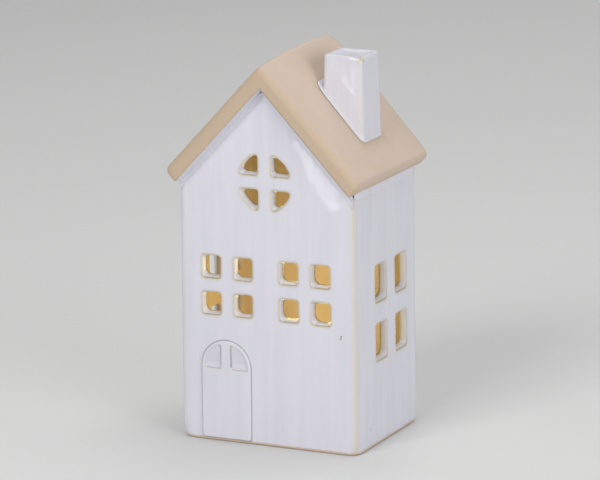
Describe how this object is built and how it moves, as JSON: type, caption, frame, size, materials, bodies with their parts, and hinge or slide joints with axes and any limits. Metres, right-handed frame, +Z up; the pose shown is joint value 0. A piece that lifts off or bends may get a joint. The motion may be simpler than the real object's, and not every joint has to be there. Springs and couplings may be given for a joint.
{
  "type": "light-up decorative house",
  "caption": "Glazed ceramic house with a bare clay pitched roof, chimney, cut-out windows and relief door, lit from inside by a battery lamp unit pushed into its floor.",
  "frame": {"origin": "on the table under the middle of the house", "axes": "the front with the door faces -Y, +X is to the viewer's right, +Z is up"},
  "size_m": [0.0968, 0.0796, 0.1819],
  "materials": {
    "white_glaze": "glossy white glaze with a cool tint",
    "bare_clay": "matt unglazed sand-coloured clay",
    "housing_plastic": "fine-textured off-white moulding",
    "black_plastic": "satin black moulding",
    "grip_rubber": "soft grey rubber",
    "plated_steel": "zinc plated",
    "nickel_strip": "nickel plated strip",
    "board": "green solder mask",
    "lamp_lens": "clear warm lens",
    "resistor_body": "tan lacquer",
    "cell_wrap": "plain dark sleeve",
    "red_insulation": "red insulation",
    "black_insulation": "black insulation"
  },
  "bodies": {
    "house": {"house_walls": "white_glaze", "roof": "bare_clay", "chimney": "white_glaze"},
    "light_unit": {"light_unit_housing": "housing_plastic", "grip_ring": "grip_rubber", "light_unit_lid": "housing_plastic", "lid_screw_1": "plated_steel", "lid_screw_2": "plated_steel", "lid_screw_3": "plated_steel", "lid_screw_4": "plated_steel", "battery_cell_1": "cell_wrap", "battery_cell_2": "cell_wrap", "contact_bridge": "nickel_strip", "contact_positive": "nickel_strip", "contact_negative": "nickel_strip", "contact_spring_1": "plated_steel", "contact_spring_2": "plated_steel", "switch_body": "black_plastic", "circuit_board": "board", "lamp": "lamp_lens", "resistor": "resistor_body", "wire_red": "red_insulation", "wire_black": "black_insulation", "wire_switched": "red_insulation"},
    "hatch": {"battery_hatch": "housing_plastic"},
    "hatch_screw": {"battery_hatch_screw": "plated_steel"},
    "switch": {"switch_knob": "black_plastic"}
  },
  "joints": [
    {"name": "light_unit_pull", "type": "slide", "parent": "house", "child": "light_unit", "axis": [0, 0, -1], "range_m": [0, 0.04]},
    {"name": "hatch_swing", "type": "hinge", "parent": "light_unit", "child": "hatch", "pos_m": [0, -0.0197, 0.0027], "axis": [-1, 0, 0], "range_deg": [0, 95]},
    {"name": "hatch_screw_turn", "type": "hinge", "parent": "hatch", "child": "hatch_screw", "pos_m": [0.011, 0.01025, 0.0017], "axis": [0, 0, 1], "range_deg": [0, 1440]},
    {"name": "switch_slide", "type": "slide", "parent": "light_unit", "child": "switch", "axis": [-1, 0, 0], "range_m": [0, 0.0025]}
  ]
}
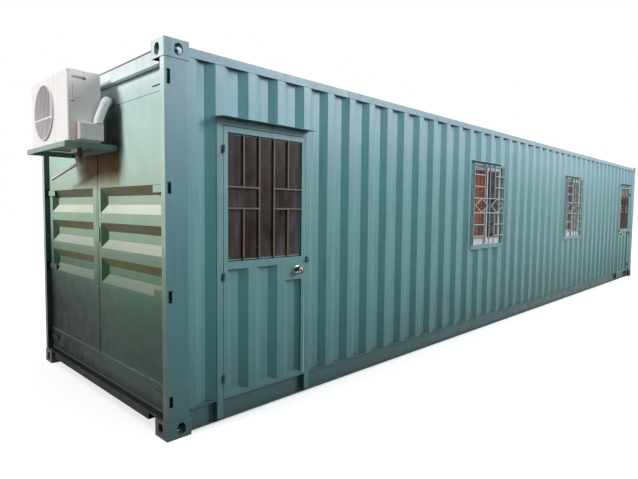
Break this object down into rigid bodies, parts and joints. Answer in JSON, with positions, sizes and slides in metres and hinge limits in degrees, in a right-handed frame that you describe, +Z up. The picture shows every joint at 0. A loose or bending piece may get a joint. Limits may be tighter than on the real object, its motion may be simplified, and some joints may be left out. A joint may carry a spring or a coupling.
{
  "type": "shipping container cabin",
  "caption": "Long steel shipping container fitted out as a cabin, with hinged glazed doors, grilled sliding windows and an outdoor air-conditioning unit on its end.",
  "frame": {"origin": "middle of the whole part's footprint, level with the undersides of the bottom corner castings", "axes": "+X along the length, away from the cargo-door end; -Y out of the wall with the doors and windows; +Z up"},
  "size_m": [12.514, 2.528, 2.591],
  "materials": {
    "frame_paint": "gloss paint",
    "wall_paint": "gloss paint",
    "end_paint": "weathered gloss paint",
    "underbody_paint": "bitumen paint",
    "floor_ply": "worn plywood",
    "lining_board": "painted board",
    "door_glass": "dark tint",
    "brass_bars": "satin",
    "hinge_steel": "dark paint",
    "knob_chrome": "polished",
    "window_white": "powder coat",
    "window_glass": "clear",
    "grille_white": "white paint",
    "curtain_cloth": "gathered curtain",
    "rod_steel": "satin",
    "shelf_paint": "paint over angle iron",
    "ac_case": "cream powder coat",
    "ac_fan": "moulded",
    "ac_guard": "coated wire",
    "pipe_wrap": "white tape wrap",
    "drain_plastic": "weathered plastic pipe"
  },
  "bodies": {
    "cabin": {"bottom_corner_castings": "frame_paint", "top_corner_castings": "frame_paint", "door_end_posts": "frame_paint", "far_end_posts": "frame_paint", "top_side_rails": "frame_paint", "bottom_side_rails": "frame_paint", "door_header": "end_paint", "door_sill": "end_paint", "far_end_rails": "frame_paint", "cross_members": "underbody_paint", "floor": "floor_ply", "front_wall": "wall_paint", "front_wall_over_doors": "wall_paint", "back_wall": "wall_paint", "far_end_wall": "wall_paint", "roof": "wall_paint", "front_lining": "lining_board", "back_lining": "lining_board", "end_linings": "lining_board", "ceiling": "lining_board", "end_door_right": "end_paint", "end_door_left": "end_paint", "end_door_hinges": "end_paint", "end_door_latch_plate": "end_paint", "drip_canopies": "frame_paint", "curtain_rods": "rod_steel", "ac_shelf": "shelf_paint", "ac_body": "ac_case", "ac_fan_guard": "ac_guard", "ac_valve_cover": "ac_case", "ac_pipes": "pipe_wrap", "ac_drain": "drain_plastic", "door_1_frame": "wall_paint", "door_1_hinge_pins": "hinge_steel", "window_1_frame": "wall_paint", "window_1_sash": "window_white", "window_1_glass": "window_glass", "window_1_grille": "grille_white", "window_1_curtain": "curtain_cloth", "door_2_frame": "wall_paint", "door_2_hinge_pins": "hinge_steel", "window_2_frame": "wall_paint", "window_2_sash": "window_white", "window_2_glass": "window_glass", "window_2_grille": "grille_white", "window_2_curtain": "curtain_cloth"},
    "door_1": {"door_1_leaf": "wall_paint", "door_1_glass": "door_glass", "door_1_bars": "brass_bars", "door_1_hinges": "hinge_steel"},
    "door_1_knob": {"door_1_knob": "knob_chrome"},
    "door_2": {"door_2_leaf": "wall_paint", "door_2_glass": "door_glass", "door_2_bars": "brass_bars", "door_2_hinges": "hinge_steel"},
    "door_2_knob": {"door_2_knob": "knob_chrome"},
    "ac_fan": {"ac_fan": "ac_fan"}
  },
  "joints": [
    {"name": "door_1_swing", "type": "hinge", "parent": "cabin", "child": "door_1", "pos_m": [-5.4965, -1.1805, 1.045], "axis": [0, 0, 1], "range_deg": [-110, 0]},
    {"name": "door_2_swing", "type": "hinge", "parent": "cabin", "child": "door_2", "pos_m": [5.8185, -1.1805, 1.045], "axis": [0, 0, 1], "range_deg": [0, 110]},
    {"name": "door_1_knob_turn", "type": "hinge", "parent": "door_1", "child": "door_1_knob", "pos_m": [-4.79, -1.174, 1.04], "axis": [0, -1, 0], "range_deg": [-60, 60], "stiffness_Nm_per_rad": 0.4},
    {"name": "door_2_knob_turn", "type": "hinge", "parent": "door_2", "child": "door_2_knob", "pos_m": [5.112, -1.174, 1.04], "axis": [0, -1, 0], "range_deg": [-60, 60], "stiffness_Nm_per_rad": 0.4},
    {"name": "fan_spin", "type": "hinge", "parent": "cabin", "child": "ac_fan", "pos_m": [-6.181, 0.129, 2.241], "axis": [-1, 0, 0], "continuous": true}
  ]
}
==
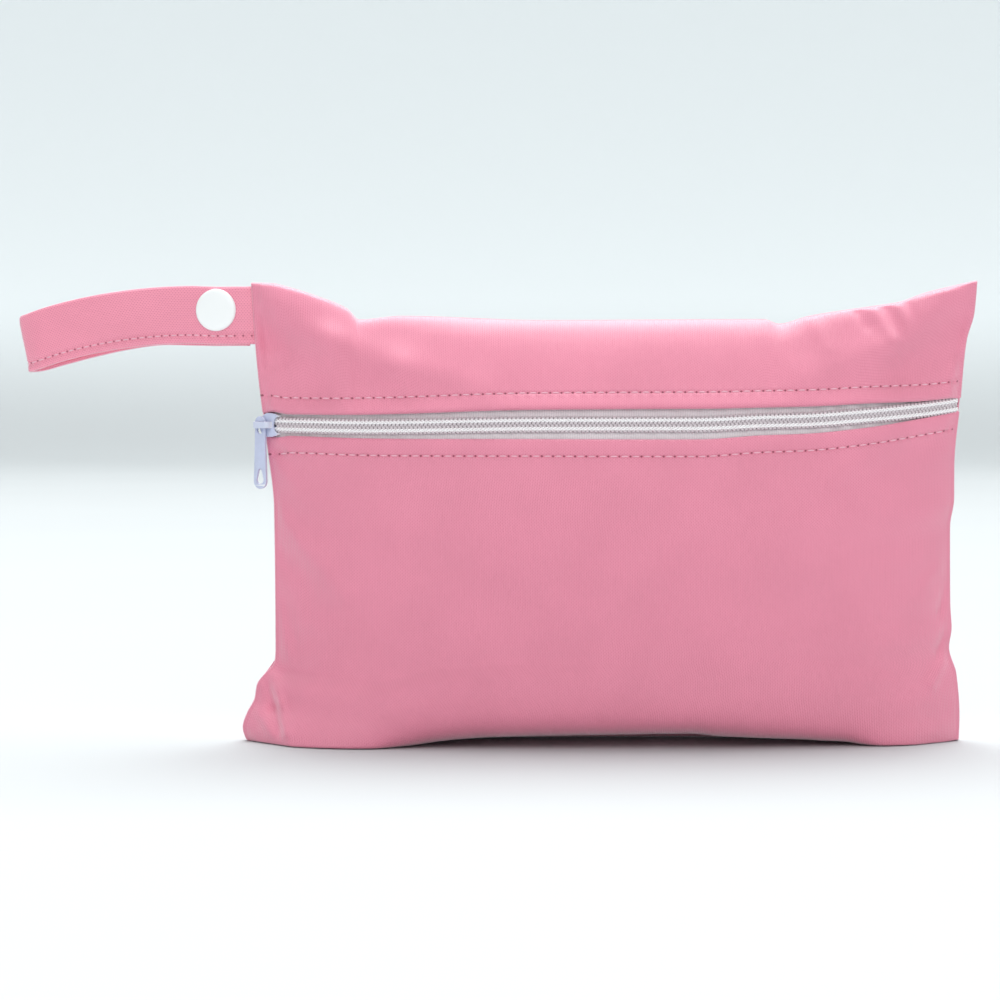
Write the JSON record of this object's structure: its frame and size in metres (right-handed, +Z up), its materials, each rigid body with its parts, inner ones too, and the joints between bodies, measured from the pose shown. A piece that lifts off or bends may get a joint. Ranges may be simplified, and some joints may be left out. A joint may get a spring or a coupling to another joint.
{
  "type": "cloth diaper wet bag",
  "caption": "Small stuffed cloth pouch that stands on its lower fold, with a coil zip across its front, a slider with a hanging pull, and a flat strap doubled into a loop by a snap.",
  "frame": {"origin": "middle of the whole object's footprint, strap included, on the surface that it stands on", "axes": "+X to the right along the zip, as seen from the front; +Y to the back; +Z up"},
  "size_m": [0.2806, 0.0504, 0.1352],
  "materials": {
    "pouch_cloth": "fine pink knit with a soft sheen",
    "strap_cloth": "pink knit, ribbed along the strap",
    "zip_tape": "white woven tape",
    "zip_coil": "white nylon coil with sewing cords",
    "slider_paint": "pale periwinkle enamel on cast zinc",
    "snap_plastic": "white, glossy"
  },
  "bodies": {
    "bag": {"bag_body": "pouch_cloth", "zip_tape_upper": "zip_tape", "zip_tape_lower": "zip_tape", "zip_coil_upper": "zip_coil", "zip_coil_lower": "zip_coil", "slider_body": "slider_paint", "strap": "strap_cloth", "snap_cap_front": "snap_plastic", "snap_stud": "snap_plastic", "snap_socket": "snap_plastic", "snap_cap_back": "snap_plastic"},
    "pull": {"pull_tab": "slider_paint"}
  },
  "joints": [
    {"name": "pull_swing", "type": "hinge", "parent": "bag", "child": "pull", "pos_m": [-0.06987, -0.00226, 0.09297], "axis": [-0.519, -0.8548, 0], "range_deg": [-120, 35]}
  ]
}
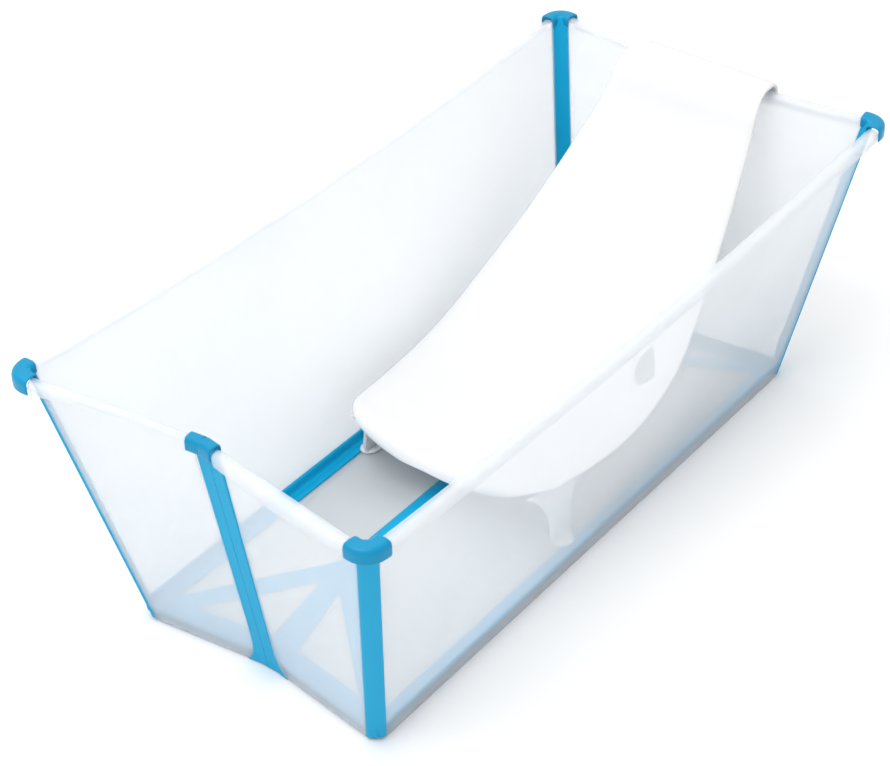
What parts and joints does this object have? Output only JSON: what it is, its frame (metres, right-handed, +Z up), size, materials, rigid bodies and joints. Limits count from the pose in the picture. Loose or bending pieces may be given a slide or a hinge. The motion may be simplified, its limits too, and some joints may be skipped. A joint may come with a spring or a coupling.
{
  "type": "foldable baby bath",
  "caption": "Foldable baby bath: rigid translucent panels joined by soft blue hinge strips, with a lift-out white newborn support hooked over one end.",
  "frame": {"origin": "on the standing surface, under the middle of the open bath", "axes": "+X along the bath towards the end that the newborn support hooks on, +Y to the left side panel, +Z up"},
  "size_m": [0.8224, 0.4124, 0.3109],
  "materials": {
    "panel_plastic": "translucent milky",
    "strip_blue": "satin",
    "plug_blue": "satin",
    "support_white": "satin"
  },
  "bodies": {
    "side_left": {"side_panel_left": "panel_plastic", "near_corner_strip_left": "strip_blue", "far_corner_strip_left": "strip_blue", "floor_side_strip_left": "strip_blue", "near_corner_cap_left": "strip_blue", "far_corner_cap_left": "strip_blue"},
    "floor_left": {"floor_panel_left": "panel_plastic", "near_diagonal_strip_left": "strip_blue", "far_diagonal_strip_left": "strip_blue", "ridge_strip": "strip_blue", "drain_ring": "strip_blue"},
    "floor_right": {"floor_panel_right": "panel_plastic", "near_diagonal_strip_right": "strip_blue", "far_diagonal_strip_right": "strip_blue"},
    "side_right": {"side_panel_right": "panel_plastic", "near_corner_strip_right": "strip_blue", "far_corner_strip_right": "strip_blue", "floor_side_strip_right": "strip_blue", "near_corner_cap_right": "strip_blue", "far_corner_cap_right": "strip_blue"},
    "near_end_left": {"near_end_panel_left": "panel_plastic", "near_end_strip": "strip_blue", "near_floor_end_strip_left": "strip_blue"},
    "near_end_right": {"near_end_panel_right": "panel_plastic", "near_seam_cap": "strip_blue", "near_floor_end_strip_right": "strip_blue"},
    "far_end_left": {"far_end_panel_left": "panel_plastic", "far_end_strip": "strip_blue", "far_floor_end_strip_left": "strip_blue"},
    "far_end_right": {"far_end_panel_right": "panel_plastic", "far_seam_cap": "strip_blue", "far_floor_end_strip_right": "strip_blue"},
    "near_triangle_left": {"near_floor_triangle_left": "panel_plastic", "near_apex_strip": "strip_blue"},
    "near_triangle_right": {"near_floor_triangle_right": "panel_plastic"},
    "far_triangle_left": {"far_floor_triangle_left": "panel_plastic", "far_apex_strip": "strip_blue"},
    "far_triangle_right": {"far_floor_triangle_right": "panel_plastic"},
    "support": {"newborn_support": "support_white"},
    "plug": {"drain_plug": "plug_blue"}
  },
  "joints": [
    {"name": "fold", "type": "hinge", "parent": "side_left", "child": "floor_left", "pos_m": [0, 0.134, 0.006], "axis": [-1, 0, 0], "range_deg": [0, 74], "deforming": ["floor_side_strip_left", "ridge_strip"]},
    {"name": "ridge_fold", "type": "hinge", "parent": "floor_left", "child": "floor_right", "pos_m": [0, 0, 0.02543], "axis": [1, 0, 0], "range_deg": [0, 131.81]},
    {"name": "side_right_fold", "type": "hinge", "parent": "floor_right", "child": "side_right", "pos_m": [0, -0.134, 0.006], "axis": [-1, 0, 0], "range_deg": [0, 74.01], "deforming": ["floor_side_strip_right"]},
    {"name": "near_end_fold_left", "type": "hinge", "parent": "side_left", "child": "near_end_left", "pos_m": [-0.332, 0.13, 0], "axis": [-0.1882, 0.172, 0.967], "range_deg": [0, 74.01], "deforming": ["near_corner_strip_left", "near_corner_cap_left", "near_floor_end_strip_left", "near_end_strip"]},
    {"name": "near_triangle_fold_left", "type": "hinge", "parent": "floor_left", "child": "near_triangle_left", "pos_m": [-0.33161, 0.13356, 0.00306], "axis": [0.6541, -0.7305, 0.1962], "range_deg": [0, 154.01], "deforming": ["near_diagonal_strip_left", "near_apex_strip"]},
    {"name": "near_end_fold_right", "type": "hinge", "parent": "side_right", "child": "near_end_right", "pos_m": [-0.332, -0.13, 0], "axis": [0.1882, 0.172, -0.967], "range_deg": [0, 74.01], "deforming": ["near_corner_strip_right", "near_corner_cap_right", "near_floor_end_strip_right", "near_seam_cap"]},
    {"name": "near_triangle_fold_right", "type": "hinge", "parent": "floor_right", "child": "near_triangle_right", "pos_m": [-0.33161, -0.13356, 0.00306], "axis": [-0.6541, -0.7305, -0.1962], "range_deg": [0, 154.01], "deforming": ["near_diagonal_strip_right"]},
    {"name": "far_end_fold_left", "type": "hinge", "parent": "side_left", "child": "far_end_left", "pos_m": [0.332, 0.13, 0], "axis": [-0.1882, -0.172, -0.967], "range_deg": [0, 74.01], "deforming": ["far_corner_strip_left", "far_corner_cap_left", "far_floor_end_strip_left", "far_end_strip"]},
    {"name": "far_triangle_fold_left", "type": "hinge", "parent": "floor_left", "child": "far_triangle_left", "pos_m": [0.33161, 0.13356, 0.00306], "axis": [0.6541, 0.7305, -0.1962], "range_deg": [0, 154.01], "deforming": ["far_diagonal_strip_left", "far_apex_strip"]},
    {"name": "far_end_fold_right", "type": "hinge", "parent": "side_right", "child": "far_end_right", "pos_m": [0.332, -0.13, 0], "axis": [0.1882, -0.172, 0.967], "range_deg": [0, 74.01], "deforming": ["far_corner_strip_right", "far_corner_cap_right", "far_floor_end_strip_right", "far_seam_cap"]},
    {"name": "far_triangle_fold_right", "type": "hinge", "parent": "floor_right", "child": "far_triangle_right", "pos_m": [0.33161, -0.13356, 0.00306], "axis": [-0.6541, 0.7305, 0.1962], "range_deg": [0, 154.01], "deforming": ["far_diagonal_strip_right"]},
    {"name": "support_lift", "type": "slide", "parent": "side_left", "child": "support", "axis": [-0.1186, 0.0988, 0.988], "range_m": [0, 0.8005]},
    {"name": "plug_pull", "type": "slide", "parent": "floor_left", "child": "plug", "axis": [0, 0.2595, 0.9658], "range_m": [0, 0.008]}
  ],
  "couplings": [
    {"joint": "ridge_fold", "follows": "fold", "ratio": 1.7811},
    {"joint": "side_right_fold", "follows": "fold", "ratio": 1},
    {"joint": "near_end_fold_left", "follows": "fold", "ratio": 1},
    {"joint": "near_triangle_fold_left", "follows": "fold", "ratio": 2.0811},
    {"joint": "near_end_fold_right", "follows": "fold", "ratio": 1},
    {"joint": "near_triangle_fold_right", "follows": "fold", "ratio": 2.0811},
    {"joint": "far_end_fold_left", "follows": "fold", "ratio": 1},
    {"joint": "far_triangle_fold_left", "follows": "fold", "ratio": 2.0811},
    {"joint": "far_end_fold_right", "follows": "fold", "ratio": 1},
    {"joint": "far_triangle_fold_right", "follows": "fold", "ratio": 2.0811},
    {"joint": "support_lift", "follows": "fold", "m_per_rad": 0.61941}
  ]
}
==
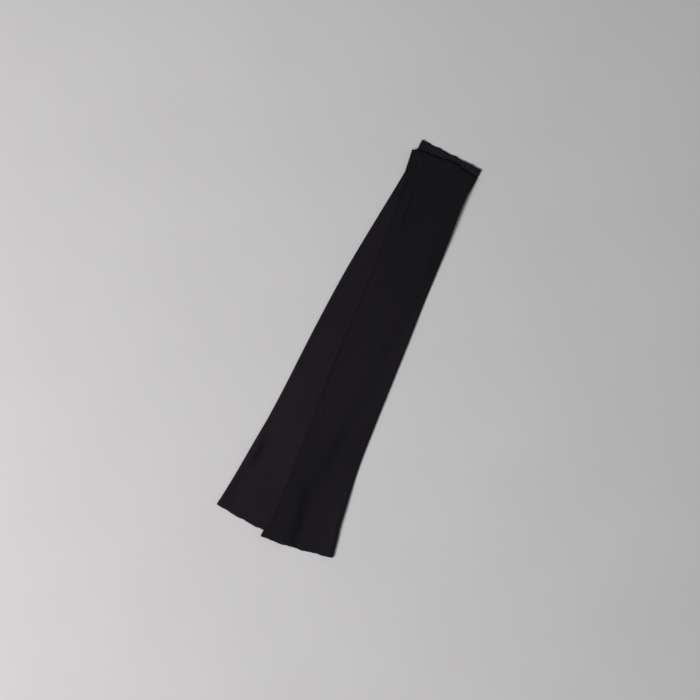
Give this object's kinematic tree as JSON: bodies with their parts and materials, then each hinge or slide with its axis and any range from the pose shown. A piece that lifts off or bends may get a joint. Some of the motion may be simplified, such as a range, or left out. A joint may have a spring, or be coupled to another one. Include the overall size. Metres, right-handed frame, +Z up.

### Short problem
Gather each line that holds "shown".

### Result for this task
Describe how this object is built and how it moves, as JSON: type, caption, frame, size, materials, bodies with their parts, and hinge or slide joints with axes and any limits. Metres, right-handed frame, +Z up; the pose shown is joint value 0. A piece that lifts off or bends may get a joint. The motion may be simpler than the real object's, and not every joint has to be there. Springs and couplings may be given for a joint.
Write the JSON record of this object's structure: its frame and size in metres (right-handed, +Z up), its materials, each rigid body with its parts, inner ones too, and the joints between bodies, measured from the pose shown. A piece that lifts off or bends may get a joint. Ranges may be simplified, and some joints may be left out. A joint may get a spring or a coupling to another joint.
Give this object's kinematic tree as JSON: bodies with their parts and materials, then each hinge or slide with its axis and any range from the pose shown. A piece that lifts off or bends may get a joint. Some of the motion may be simplified, such as a range, or left out. A joint may have a spring, or be coupled to another one. Include the overall size. Metres, right-handed frame, +Z up.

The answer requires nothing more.